Data section ->
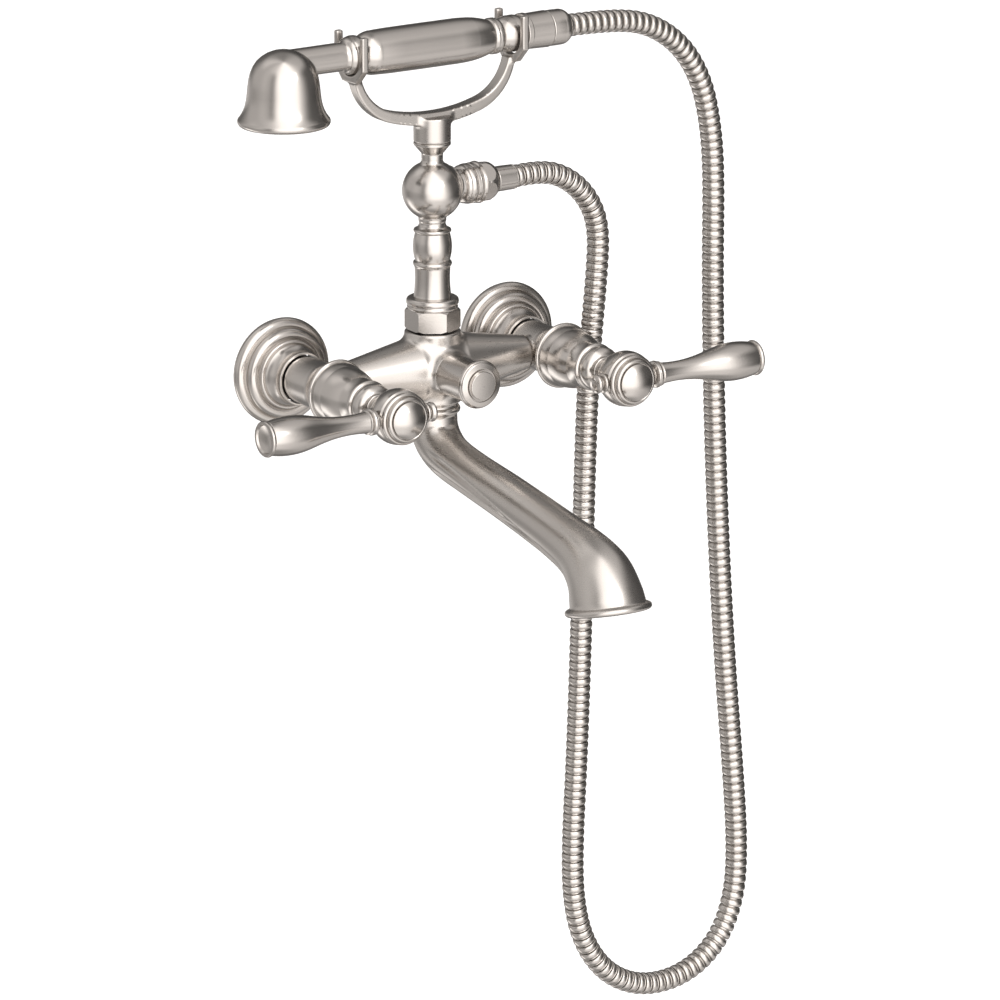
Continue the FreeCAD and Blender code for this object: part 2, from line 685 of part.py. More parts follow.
def tail_connector():
    """Threaded tail that the hose screws on."""
    return turned([
        (5.0, 68.4), (11.2, 68.4), (12.4, 69.4, -0.2), (12.5, 72.2), (11.9, 73.2, 0.2), (12.3, 88.8),
        (11.8, 89.6), (5.0, 89.6),
    ], SHOWER_AXIS, RIGHT)


def swivel_nut():
    """Swivel nut that tapers to the hose."""
    return turned([
        (4.0, 89.6), (11.4, 89.6), (11.9, 90.6, -0.2), (11.9, 99.0, -0.1), (8.6, 105.6, -1.0),
        (7.9, 107.4, 0.2), (4.0, 107.4),
    ], SHOWER_AXIS, RIGHT)


# ---------------------------------------------------------------- build

def build():
    os.makedirs("parts", exist_ok=True)
    for side in (-1, 1):
        name = side_name(side)
        origin = V(VALVE_X * side, 0, 0)
        save(name + "_wall_flange", wall_flange(origin))
        save(name + "_wall_gasket", wall_gasket(origin))
        save(name + "_inlet_tube", inlet_tube(origin))
        save(name + "_inlet_screen", inlet_screen(origin))
        save(name + "_valve_body", valve_body(origin, side))
        save(name + "_bonnet", bonnet(origin))
        save(name + "_cartridge", cartridge(origin))
        save(name + "_fixed_disc", fixed_disc(origin))
        save(name + "_turning_disc", turning_disc(origin))
        save(name + "_stem", valve_stem(origin))
        save(name + "_hub", handle_hub(origin, side))
        save(name + "_handle_screw", handle_screw(origin))
        save(name + "_dome_button", dome_button(origin))
        save(name + "_lever_collar", lever_collar(origin, side))
        save(name + "_lever", lever(origin, side))
        save(name + "_finial", finial(origin, side))
    singles = (
        centre_body, diverter_sleeve, diverter_seat, diverter_stem, diverter_washer, diverter_knob,
        diverter_cap, riser_gasket, riser_nut, riser_collar, riser_column, hose_port_ring,
        hose_washer, hose_union_nut, hose_ferrule, hose, cradle, cradle_screw, spout, spout_collar,
        aerator, shower_bell, spray_face, neck_tube, grip, grip_collar, tail_connector, swivel_nut,
    )
    for make in singles:
        shape = make()
        if not shape.isValid():
            print("invalid:", make.__name__)
        save(make.__name__, shape)
    print("nodes:", 2 * 16 + len(singles))


build()
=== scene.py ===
import bpy
import json
import math
import numpy as np
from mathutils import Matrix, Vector


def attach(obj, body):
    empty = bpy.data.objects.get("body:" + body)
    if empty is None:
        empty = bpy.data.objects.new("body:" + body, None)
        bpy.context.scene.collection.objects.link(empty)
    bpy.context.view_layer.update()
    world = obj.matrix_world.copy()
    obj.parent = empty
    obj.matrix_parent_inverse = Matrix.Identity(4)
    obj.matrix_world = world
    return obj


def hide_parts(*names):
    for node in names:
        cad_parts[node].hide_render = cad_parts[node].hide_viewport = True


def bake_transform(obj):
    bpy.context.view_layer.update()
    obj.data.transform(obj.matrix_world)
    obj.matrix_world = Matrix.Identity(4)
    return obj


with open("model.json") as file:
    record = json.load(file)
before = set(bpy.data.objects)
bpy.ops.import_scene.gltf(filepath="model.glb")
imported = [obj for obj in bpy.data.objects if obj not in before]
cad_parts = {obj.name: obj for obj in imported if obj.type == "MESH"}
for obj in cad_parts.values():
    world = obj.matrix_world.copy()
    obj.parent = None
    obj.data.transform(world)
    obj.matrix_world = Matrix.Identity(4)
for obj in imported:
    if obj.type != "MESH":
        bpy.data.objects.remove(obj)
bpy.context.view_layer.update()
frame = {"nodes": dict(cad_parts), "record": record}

# The scene is in metres, in the faucet's frame: +Z up, the wall is y = 0, the faucet stands out to -Y.
# Sections, profiles and distance fields are in millimetres, and their y starts at a datum plane 4.5 mm in
# front of the wall, as in the CAD. A station is the distance out from that plane.
MM = 0.001
DATUM_OUT = 4.5
# The barrel, the riser, the hose and the hand shower all lie around one plane parallel to the wall.
AXIS_STATION = 45.5
AXIS_Y = -0.05


# ------------------------------------------------------------------ camera

CAMERA_AZIMUTH = math.radians(-33.543)
CAMERA_ELEVATION = math.radians(15.316)
CAMERA_DISTANCE = 5.4383
CAMERA_TARGET = Vector((0.04871, -0.057, -0.09702))
SENSOR_WIDTH = 36.0
LENS = 293.9


def make_camera():
    """Long lens, to the left of the faucet and a little above it."""
    back = Vector((math.sin(CAMERA_AZIMUTH) * math.cos(CAMERA_ELEVATION),
                   -math.cos(CAMERA_AZIMUTH) * math.cos(CAMERA_ELEVATION),
                   math.sin(CAMERA_ELEVATION)))
    data = bpy.data.cameras.new("camera")
    data.sensor_width = SENSOR_WIDTH
    data.lens = LENS
    data.clip_start = 0.5
    data.clip_end = 60.0
    camera = bpy.data.objects.new("camera", data)
    bpy.context.scene.collection.objects.link(camera)
    camera.location = CAMERA_TARGET + back * CAMERA_DISTANCE
    camera.rotation_euler = back.to_track_quat("Z", "Y").to_euler()
    bpy.context.scene.camera = camera


make_camera()


# ------------------------------------------------------------------ node helpers

def new_material(name):
    """New node material, with its tree and its shader."""
    material = bpy.data.materials.new(name)
    material.use_nodes = True
    tree = material.node_tree
    shader = tree.nodes["Principled BSDF"]
    return material, tree, shader


def add(tree, kind, **settings):
    """New node of the given kind, with its own properties set."""
    node = tree.nodes.new(kind)
    for key, value in settings.items():
        setattr(node, key, value)
    return node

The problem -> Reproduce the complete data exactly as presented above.

Solution to this task ->
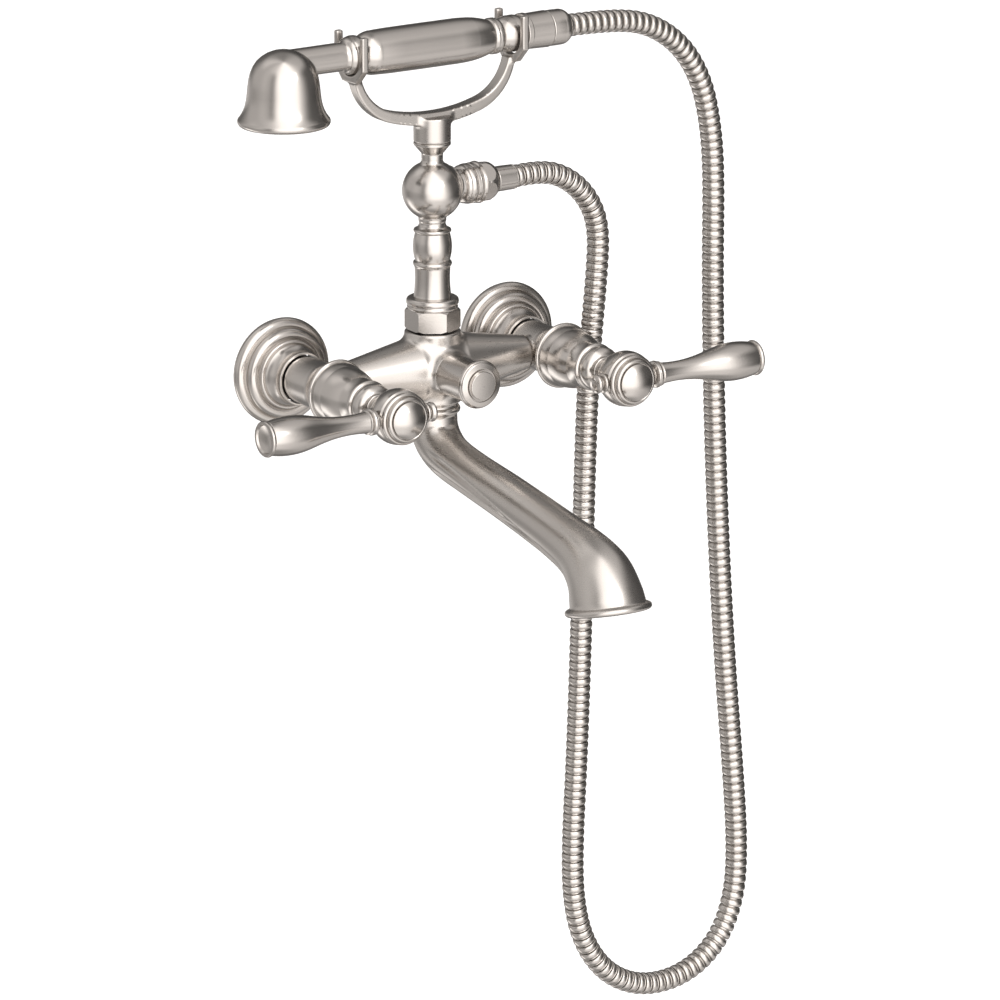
Continue the FreeCAD and Blender code for this object: part 2, from line 685 of part.py. More parts follow.
def tail_connector():
    """Threaded tail that the hose screws on."""
    return turned([
        (5.0, 68.4), (11.2, 68.4), (12.4, 69.4, -0.2), (12.5, 72.2), (11.9, 73.2, 0.2), (12.3, 88.8),
        (11.8, 89.6), (5.0, 89.6),
    ], SHOWER_AXIS, RIGHT)


def swivel_nut():
    """Swivel nut that tapers to the hose."""
    return turned([
        (4.0, 89.6), (11.4, 89.6), (11.9, 90.6, -0.2), (11.9, 99.0, -0.1), (8.6, 105.6, -1.0),
        (7.9, 107.4, 0.2), (4.0, 107.4),
    ], SHOWER_AXIS, RIGHT)


# ---------------------------------------------------------------- build

def build():
    os.makedirs("parts", exist_ok=True)
    for side in (-1, 1):
        name = side_name(side)
        origin = V(VALVE_X * side, 0, 0)
        save(name + "_wall_flange", wall_flange(origin))
        save(name + "_wall_gasket", wall_gasket(origin))
        save(name + "_inlet_tube", inlet_tube(origin))
        save(name + "_inlet_screen", inlet_screen(origin))
        save(name + "_valve_body", valve_body(origin, side))
        save(name + "_bonnet", bonnet(origin))
        save(name + "_cartridge", cartridge(origin))
        save(name + "_fixed_disc", fixed_disc(origin))
        save(name + "_turning_disc", turning_disc(origin))
        save(name + "_stem", valve_stem(origin))
        save(name + "_hub", handle_hub(origin, side))
        save(name + "_handle_screw", handle_screw(origin))
        save(name + "_dome_button", dome_button(origin))
        save(name + "_lever_collar", lever_collar(origin, side))
        save(name + "_lever", lever(origin, side))
        save(name + "_finial", finial(origin, side))
    singles = (
        centre_body, diverter_sleeve, diverter_seat, diverter_stem, diverter_washer, diverter_knob,
        diverter_cap, riser_gasket, riser_nut, riser_collar, riser_column, hose_port_ring,
        hose_washer, hose_union_nut, hose_ferrule, hose, cradle, cradle_screw, spout, spout_collar,
        aerator, shower_bell, spray_face, neck_tube, grip, grip_collar, tail_connector, swivel_nut,
    )
    for make in singles:
        shape = make()
        if not shape.isValid():
            print("invalid:", make.__name__)
        save(make.__name__, shape)
    print("nodes:", 2 * 16 + len(singles))


build()
=== scene.py ===
import bpy
import json
import math
import numpy as np
from mathutils import Matrix, Vector


def attach(obj, body):
    empty = bpy.data.objects.get("body:" + body)
    if empty is None:
        empty = bpy.data.objects.new("body:" + body, None)
        bpy.context.scene.collection.objects.link(empty)
    bpy.context.view_layer.update()
    world = obj.matrix_world.copy()
    obj.parent = empty
    obj.matrix_parent_inverse = Matrix.Identity(4)
    obj.matrix_world = world
    return obj


def hide_parts(*names):
    for node in names:
        cad_parts[node].hide_render = cad_parts[node].hide_viewport = True


def bake_transform(obj):
    bpy.context.view_layer.update()
    obj.data.transform(obj.matrix_world)
    obj.matrix_world = Matrix.Identity(4)
    return obj


with open("model.json") as file:
    record = json.load(file)
before = set(bpy.data.objects)
bpy.ops.import_scene.gltf(filepath="model.glb")
imported = [obj for obj in bpy.data.objects if obj not in before]
cad_parts = {obj.name: obj for obj in imported if obj.type == "MESH"}
for obj in cad_parts.values():
    world = obj.matrix_world.copy()
    obj.parent = None
    obj.data.transform(world)
    obj.matrix_world = Matrix.Identity(4)
for obj in imported:
    if obj.type != "MESH":
        bpy.data.objects.remove(obj)
bpy.context.view_layer.update()
frame = {"nodes": dict(cad_parts), "record": record}

# The scene is in metres, in the faucet's frame: +Z up, the wall is y = 0, the faucet stands out to -Y.
# Sections, profiles and distance fields are in millimetres, and their y starts at a datum plane 4.5 mm in
# front of the wall, as in the CAD. A station is the distance out from that plane.
MM = 0.001
DATUM_OUT = 4.5
# The barrel, the riser, the hose and the hand shower all lie around one plane parallel to the wall.
AXIS_STATION = 45.5
AXIS_Y = -0.05


# ------------------------------------------------------------------ camera

CAMERA_AZIMUTH = math.radians(-33.543)
CAMERA_ELEVATION = math.radians(15.316)
CAMERA_DISTANCE = 5.4383
CAMERA_TARGET = Vector((0.04871, -0.057, -0.09702))
SENSOR_WIDTH = 36.0
LENS = 293.9


def make_camera():
    """Long lens, to the left of the faucet and a little above it."""
    back = Vector((math.sin(CAMERA_AZIMUTH) * math.cos(CAMERA_ELEVATION),
                   -math.cos(CAMERA_AZIMUTH) * math.cos(CAMERA_ELEVATION),
                   math.sin(CAMERA_ELEVATION)))
    data = bpy.data.cameras.new("camera")
    data.sensor_width = SENSOR_WIDTH
    data.lens = LENS
    data.clip_start = 0.5
    data.clip_end = 60.0
    camera = bpy.data.objects.new("camera", data)
    bpy.context.scene.collection.objects.link(camera)
    camera.location = CAMERA_TARGET + back * CAMERA_DISTANCE
    camera.rotation_euler = back.to_track_quat("Z", "Y").to_euler()
    bpy.context.scene.camera = camera


make_camera()


# ------------------------------------------------------------------ node helpers

def new_material(name):
    """New node material, with its tree and its shader."""
    material = bpy.data.materials.new(name)
    material.use_nodes = True
    tree = material.node_tree
    shader = tree.nodes["Principled BSDF"]
    return material, tree, shader


def add(tree, kind, **settings):
    """New node of the given kind, with its own properties set."""
    node = tree.nodes.new(kind)
    for key, value in settings.items():
        setattr(node, key, value)
    return node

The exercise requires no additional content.